The continuity of movement and change produces hallucination; an experience of the primordial control that denotes plasmaticness of existence, external to the images produced for Loss. The hallucinations represented in Loss are reflected through the hallucinogenic colours that create morphing creatures in an imaginary galaxy of abnormalities. In fact, reality becomes distorted. According to Sergei Eisenstein and Deleuze animation is images in itself. These images advance through movement where time becomes period. Consequently, as reflected in Loss, everything within an animation perpetually changes.
 
FIg4 Wither
Figure 4: Nathani Lüneburg. Wither. (2011-2014). Still from video-animation.
 
Loss also produces images of movement through drawings – thousands of digitally painted illustrations are fundamentally destructive and therefore always leaves a deposit of marks after erasure. This exposes the history of the drawing process itself. Stop-frame animation generates a nonlinear interactivity of imitation between the animation and the viewer. In video artworks such as Dreaming of Home (2008-2014) and Dreaming of those those things I fear (2008-2014), which are two of the last projected video-artworks to view in Loss, two-dimensional drawings create an imitation of reality through the realistic way in which I draw myself.

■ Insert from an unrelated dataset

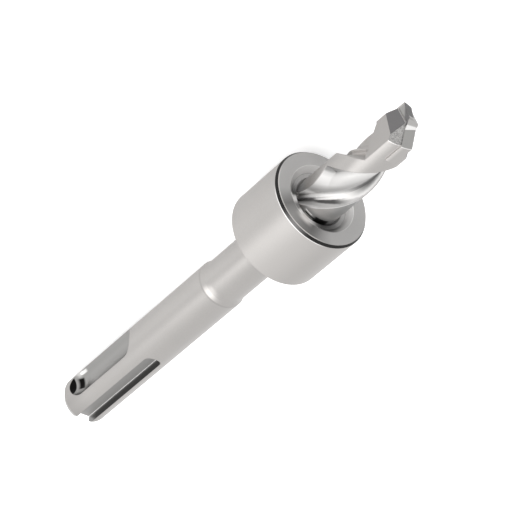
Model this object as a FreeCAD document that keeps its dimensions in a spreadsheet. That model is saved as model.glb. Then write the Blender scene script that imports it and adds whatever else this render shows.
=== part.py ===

Realism is depicted as distorted through the motion, timing and intersections between the dream world and reality, dramatisation and exaggeration of facial expressions, and the outlandishness of the creatures. These distorted portrayals in the video artwork reflect Ulric Neisser’s and Nicole Harsch’s postulation that memories of traumatic events are likely to become distorted and disintegrated. These artworks introduce me as I sleep, covered underneath a white floral-patterned duvet in Dreaming of home; and sitting on a white couch in Dreaming of those things I fear.
 
At first, in both animations, my breathing seems regular. However, as my surroundings slowly change, my breathing starts to resemble gasping. I enter a state of sleep – a space in my unconscious – where creatures start to form and morph. Magical forests appear from what seems to be innocent representations of giraffes, forests, mermaids and a dog and these then quickly turn into demonic-shaped beings. In Dreaming of Home, my facial expression distorts and discomfort appears as the fearful beings develop further. These creatures signify a traumatic memory that can only be accessed by my unconscious and therefore cannot be revealed to the viewer. A traumatic incident is masked by a symbol of fear. It is apparent that the traumatic memory does not reflect the event as accurately as it happened. Instead the event is exhibited as frightening and wicked. The visual fear is enhanced by the menacing soundtrack and over-exaggerated mischievousness of the creatures in both video-animations.
 
Fig 3 Yirotsih
Figure 3: Nathani Lüneburg. Yirotsih & Yromem’s galaxy of impossibilities 5. (2011-2014). Still from video-animation.